Please enjoy this completely unrelated photo of President Taft before
you read this blog post, compliments of the creative team behind Mr.
Krauter, the half-robot, half-hologram, all-hunk who was programmed to
write this crap.
Wowzers. Haven't updated this thing in a
while. Need to put all the shit in my life that's out of whack back in
whack, blow the dust off the neglected parts and give them some sweet,
sweet attention, and stop wasting time like I did on Sunday arguing
about politics with my relatives on Facebook. Is there anything worse
than arguing on Facebook? I don't even give a shit about politics. I
only give a shit about art and sandwiches. I lose respect for myself
every time I get ensnared in that bullshit. I used to get ensnared in it
a lot, because my relatives write and forward a lot of crazy shit and I
stay up late and enjoy the occasional drink and the combination of all
that stuff became deadly. Now I either hide the posts or ignore them,
and I feel a lot better about myself. But, Sunday, man. They were
dogpiling on my mom like bullies and making a lot of generalizations about a large, disparate demographic, and that pisses me
off. I jumped in, things got heated, and crazy, crazy things were typed
by almost all. It's impossible to write an eloquent sentence in the
Facebook argument. Everyone ends up looking like the world's biggest
jackass. No one came out of that online battle royale looking like a
champion. I can be a real loser sometimes. I'm pretty disgusted with
myself for wasting my time on it. Still don't get what happened to my relatives. They
went through the neocon meatgrinder and came out the other side in a
shiny Limbaugh/Hannity/O'Reilly sausage casing. Facebook-forwarding
footsoldiers in the dissemination-of-bullshit army. Best to just keep on
keeping three or four states in between us and remember the past is
dead. We had some good times in the pre-Facebook days, before the pod
people bodysnatched them. We're not any good for each other in the
present.
The idea of family is something that troubles me. I used to
think I had a handle on what it meant, but now I feel like I was in a
balloon that popped. Every member of my immediate family lives in a
different city or town in four different states, I can't relate to my uncles and cousins anymore, all the cool old folks died, my parents
split up and made some very bad post-divorce relationship decisions I don't support, and I
have my own life here with my wife and wacky cats and rock band and
unfulfilling day job and mild depression and impending middle age and
list of regrets. My life is statistically half over, and I haven't
figured out a damn thing about how I can be useful to myself or others.

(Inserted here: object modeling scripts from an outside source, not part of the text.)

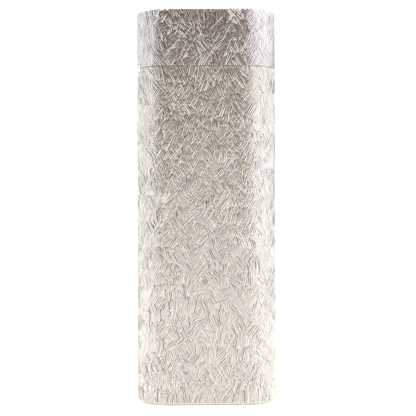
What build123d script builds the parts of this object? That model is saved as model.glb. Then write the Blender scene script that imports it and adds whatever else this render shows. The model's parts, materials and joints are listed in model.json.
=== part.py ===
"""Flip-top pocket gas lighter in an engraved metal case with fully rounded ends.

Frame: origin at the centre of the base, +Z up, +X towards the thumb roller, front face at -Y.
All sizes are millimetres. The lid turns to the left about a flush barrel hinge at the -X end.
"""
import os
from math import cos, pi, radians, sin

from build123d import *

os.makedirs("parts", exist_ok=True)

# ---------------------------------------------------------------- driving sizes
case_width = 25.0  # over the two rounded ends
case_depth = 12.5  # front face to back face, which is also the diameter of the ends
case_height = 70.0
lid_height = 10.0
wall = 0.5
seam_gap = 0.12  # between the case rim and the lid rim
foot_step = 0.25  # the base plate stands this far below the case rim
rim_edge = 0.06  # small bevel on both edges of the seam

end_radius = case_depth / 2
end_x = case_width / 2 - end_radius  # centre of the rounded ends
seam_z = case_height - lid_height
inner_width = case_width - 2 * wall
inner_depth = case_depth - 2 * wall

# Hinge: the barrel is flush with the left end of the case.
barrel_radius = 0.70
barrel_inset = 0.71
hinge_x = -case_width / 2 + barrel_inset
hinge_z = seam_z
hinge_half = 2.85  # half the length of the whole barrel
knuckle_half = 1.05  # half the length of the lid's own knuckle
knuckle_gap = 0.05
hinge_pin_radius = 0.25
hinge_pin_half = 2.2
relief_radius = 0.78  # the lid's rim curves round the barrel at this radius
relief_half = 2.95
relief_depth = 0.88  # pocket below the hinge axis, which lets the lid fall open
lid_travel = radians(96)
cam_rate = 0.12  # plunger travel for each radian that the lid turns
cam_low = 0.45  # hinge axis to the plunger's face with the lid shut

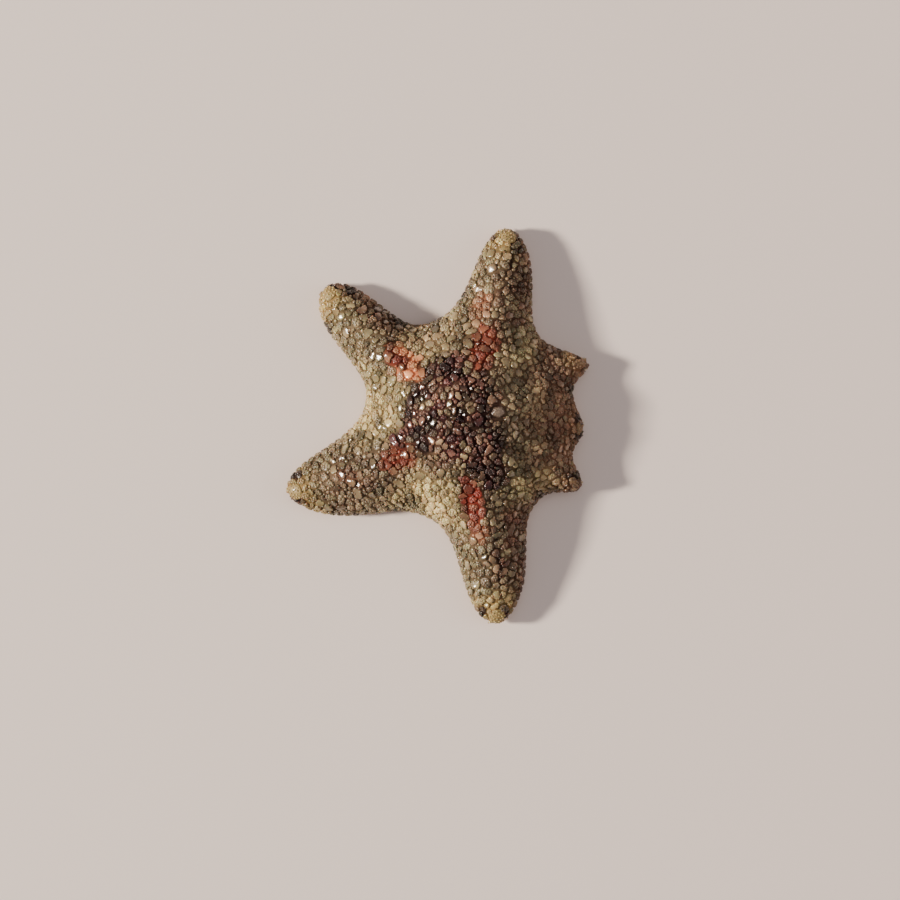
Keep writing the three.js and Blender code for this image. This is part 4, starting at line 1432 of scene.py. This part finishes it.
def make_gills(plates, material):
    """Soft gills that come up through the bays of the plates."""
    bundle = Bundle()
    chosen = np.flatnonzero(plates.bay_depth > GILL_BAY)
    turn = plates.bay[chosen][:, None]
    away = np.cos(turn) * plates.inward[chosen] + np.sin(turn) * plates.sideways[chosen]
    reach = plates.reach[chosen].mean(axis=1)[:, None]
    base, normal = skin.snap(plates.points[chosen] + away * reach * 0.98)
    direction = unit(normal + RNG.normal(0, 0.2, normal.shape))
    length = RNG.uniform(*GILL_LENGTHS, len(chosen))
    radius = vary(GILL_REACH, 0.8, 1.2, len(chosen))
    shades = {name: value[:, None] for name, value in markings(*base[:, :2].T).items()}
    uvs = unwrap(base, np.zeros(len(base), bool))
    add_pegs(bundle, base, direction, length, radius, GILL, 8, uvs, shades, TUFT_PATCH)
    bundle.piece("gills", material, "ray_skin")


def clearance(plates, places):
    """Distance of places on the skin to the edges of the plates around them."""
    tree = tree_of(plates.points)
    near = np.array([[hit[1] for hit in tree.find_n(place, 4)] for place in places.tolist()])
    away = places[:, None] - plates.points[near]
    side = np.sum(away * plates.sideways[near], axis=2)
    front = np.sum(away * plates.inward[near], axis=2)
    column = np.round(np.arctan2(side, front) / (2 * np.pi) * COLUMNS).astype(int) % COLUMNS
    return (np.linalg.norm(away, axis=2) - plates.reach[near, column]).min(axis=1)


def make_fillers(plates, material):
    """Small round plates in the widest gaps between the plates of the back."""
    tries = skin.scatter(~faces_down, 30000)
    clear = clearance(plates, tries)
    order = np.argsort(-clear)
    order = order[clear[order] > FILLER_CLEAR]
    order = order[spaced(tries[order], [], 1.6 * clear[order] + 0.035)]
    count = len(order)
    base, normal = skin.snap(tries[order])
    direction = unit(normal + RNG.normal(0, 0.16, normal.shape))
    radius = vary(np.minimum(clear[order], FILLER_REACH), 0.72, 0.92, count)
    length = vary(PLATE_RISE, 0.8, 1.15, count)
    shades = {
        **markings(*base[:, :2].T), "tone": np.clip(RNG.normal(0.42, 0.16, count), 0, 1),
        "hue": RNG.random(count), "gloss": RNG.uniform(0.1, 0.8, count), "grade": np.ones(count),
    }
    shades = {name: value[:, None] for name, value in shades.items()}
    uvs = unwrap(base, np.zeros(count, bool))
    bundle = Bundle()
    add_pegs(bundle, base, direction, length, radius, FILLER, 10, uvs, shades, TUFT_PATCH)
    bundle.piece("small_plates", material, "ray_skin")


def make_margin(plates, material):
    """The upper row of plates round the rim."""
    bundle = Bundle()
    chosen = np.flatnonzero(plates.kinds == MARGIN)
    rise = vary(PLATE_RISE, 0.9, 1.1, len(chosen))
    add_plates(bundle, plates, chosen, rise, GRANULES)
    bundle.piece("margin_plates", material, "ray_skin")


def make_fringe(plates, material):
    """The lower row of plates round the rim, each with a fringe of spines that point outwards."""
    bundle = Bundle()
    chosen = np.flatnonzero(plates.kinds == FRINGE)
    add_plates(bundle, plates, chosen, FRINGE_RISE, FRINGE_GRANULES)
    plate, number = np.divmod(np.arange(len(chosen) * FRINGE_SPINES), FRINGE_SPINES)
    owner = chosen[plate]
    outward = plates.normals[owner]
    level = unit(np.cross(np.array([0.0, 0.0, 1.0]), outward))
    share = (number / (FRINGE_SPINES - 1) * 2 - 1)[:, None]
    base = plates.points[owner] + level * share * FRINGE_SPREAD + outward * 0.02
    base[:, 2] -= FRINGE_STAGGER * (number % 2)
    direction = outward + level * share * 0.55 - np.array([0, 0, 0.12])
    direction = unit(direction + RNG.normal(0, 0.1, direction.shape))
    length = vary(FRINGE_SPINE[0], 0.8, 1.15, len(owner))
    radius = vary(FRINGE_SPINE[1], 0.85, 1.1, len(owner))
    add_pegs_on(bundle, plates, owner, base, direction, length, radius, SPINELET, 6)
    bundle.piece("fringe_plates", material, "ray_skin")


def left_of(plates, chosen):
    """Unit vectors to the left of the rays' middle lines."""
    distance = np.hypot(plates.points[chosen, 0], plates.points[chosen, 1])
    heading = heading_at(plates.sector[chosen], distance)
    return np.column_stack([-np.sin(heading), np.cos(heading), np.zeros(len(chosen))])


def make_under(plates, material):
    """The plates of the underside, each with two or three short spines that lean outwards."""
    for piece, sectors in enumerate(UNDER_PIECES):
        chosen = np.flatnonzero((plates.kinds == UNDER) & np.isin(plates.sector, sectors))
        bundle = Bundle()
        rise = vary(UNDER_RISE, 0.85, 1.1, len(chosen))
        add_plates(bundle, plates, chosen, rise, UNDER_GRANULES, seat=0.8)
        plate, number = np.divmod(np.arange(len(chosen) * UNDER_SPINES), UNDER_SPINES)
        kept = (number < 2) | (RNG.random(len(plate)) < 0.4)
        owner, number = chosen[plate[kept]], number[kept]
        outward = left_of(plates, owner) * np.sign(plates.across[owner])[:, None]
        outward = unit(outward - 0.4 * plates.inward[owner])
        shift = plates.sideways[owner] * ((number - 1) * 0.045)[:, None]
        base = plates.points[owner] + plates.normals[owner] * 0.03 + shift * 0.9
        direction = plates.normals[owner] * 0.42 + outward + RNG.normal(0, 0.18, base.shape)
        length = vary(UNDER_SPINE[0], 0.8, 1.2, len(owner))
        radius = vary(UNDER_SPINE[1], 0.85, 1.1, len(owner))
        add_pegs_on(bundle, plates, owner, base, unit(direction), length, radius, SPINELET, 6)
        bundle.piece(f"under_plates_{piece + 1}", material, "ray_skin")


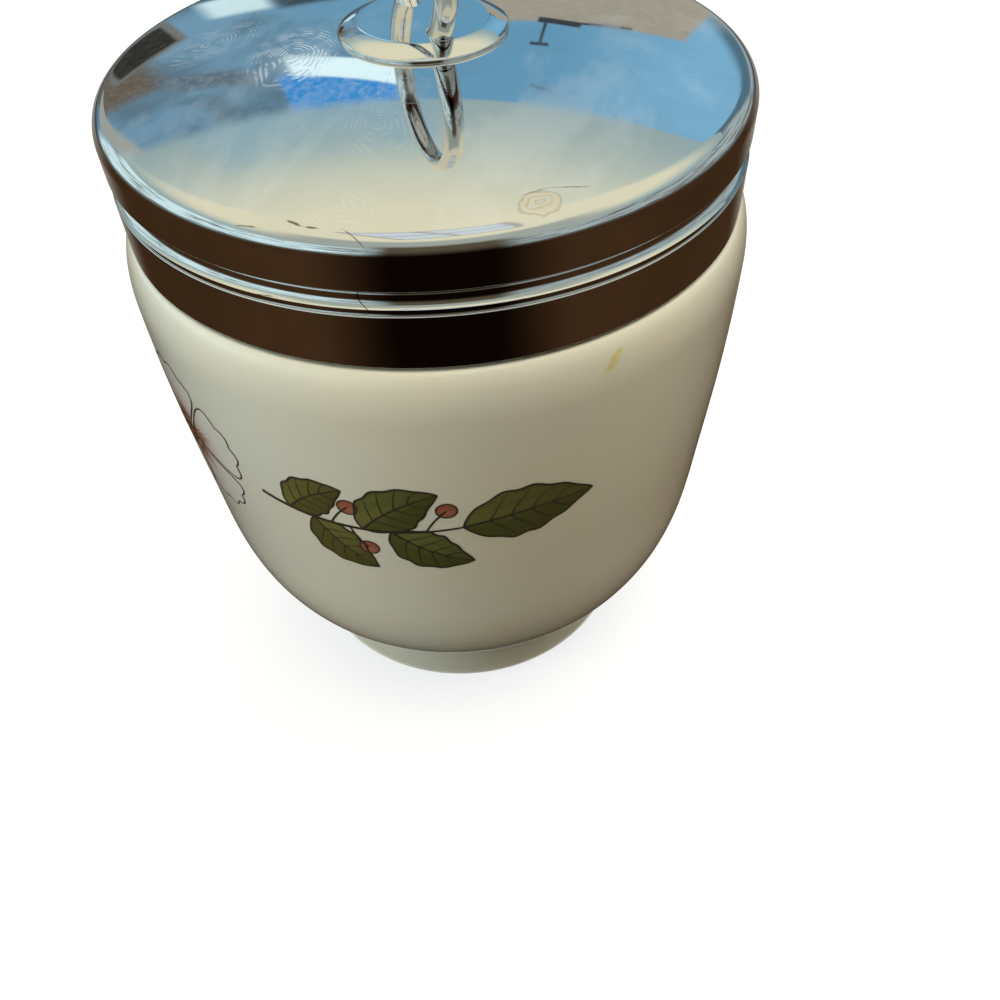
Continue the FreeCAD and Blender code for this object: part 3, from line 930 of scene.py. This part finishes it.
chromeLook = {
    "tint": (0.735, 0.735, 0.73), "pit": (0.5, 0.49, 0.46),
    "scored": (0.10, 0.085, 0.06), "dried": (0.62, 0.49, 0.30),
    "polish": 0.03,         # roughness of the clean plate
    "grease": 0.5,          # how much of the plate is smeared
    "smearSize": 75.0, "finestWipe": 7000.0,
    "dulled": 0.22, "wiped": 0.16, "pitted": 0.4,       # roughness that dirt, wiping lines and pits add
    "relief": 0.000004,     # depth of lines, pits and turning marks, metres
    "pits": {"Spacing": 520.0, "Dot": 0.07, "Share": 0.07},
    "handledFrom": 0.0,     # height that grease begins at, metres
    "rings": 0,             # spacing of turning marks, metres, or none
    "marks": [], "blots": [], "scratches": [],
}
lidLook = {
    **chromeLook, "grease": 0.55, "handledFrom": 0.0735,
    "marks": [              # finger marks: middle, turn, size, strength
        ((-0.0126, 0.0004, 0.0768), 0.5, 0.0048, 0.9), ((-0.0155, -0.0230, 0.0748), -0.7, 0.0030, 0.18),
        ((-0.0187, 0.0085, 0.0759), 1.4, 0.0044, 0.45), ((-0.0093, -0.0148, 0.0763), 0.1, 0.0040, 0.18),
        ((0.0140, 0.0120, 0.0766), 2.1, 0.0050, 0.4)],
    "blots": [((-0.0011, -0.0289, 0.0745), 0.05, 0.0019)],      # dried drops: middle, turn, size
    "scratches": [          # start, reach, width, strength
        ((-0.0194, -0.0227, 0), (0.0011, -0.0014, 0), 0.00016, 1.0),
        ((-0.0183, -0.0241, 0), (0.0010, -0.0007, 0), 0.00011, 1.0),
        ((-0.0229, -0.0208, 0), (0.0017, -0.0015, 0), 0.00005, 1.0),
        ((-0.0159, -0.0254, 0), (0.0013, -0.0023, 0), 0.00005, 1.0),
        ((-0.0022, -0.0277, 0), (0.0027, 0.0001, 0), 0.00012, 0.5),
        ((0.0003, -0.0276, 0), (0.0034, -0.0010, 0), 0.00012, 0.6),
        ((0.0120, 0.0190, 0), (-0.0040, 0.0022, 0), 0.00006, 1.0)],
}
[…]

And that's the weird place I'm at tonight.
Postscript: I posted this last night, felt weird about posting it, and then deleted it, then felt weird about deleting it, so here it is again, with some changes. Nobody even reads this shit anyway, so why censor myself?
1 comment:
(i read it! and feel weirdly disconnected from my own family lately. we had a good thing going when there were four of us, but now that there are three, shit's all fucked up.)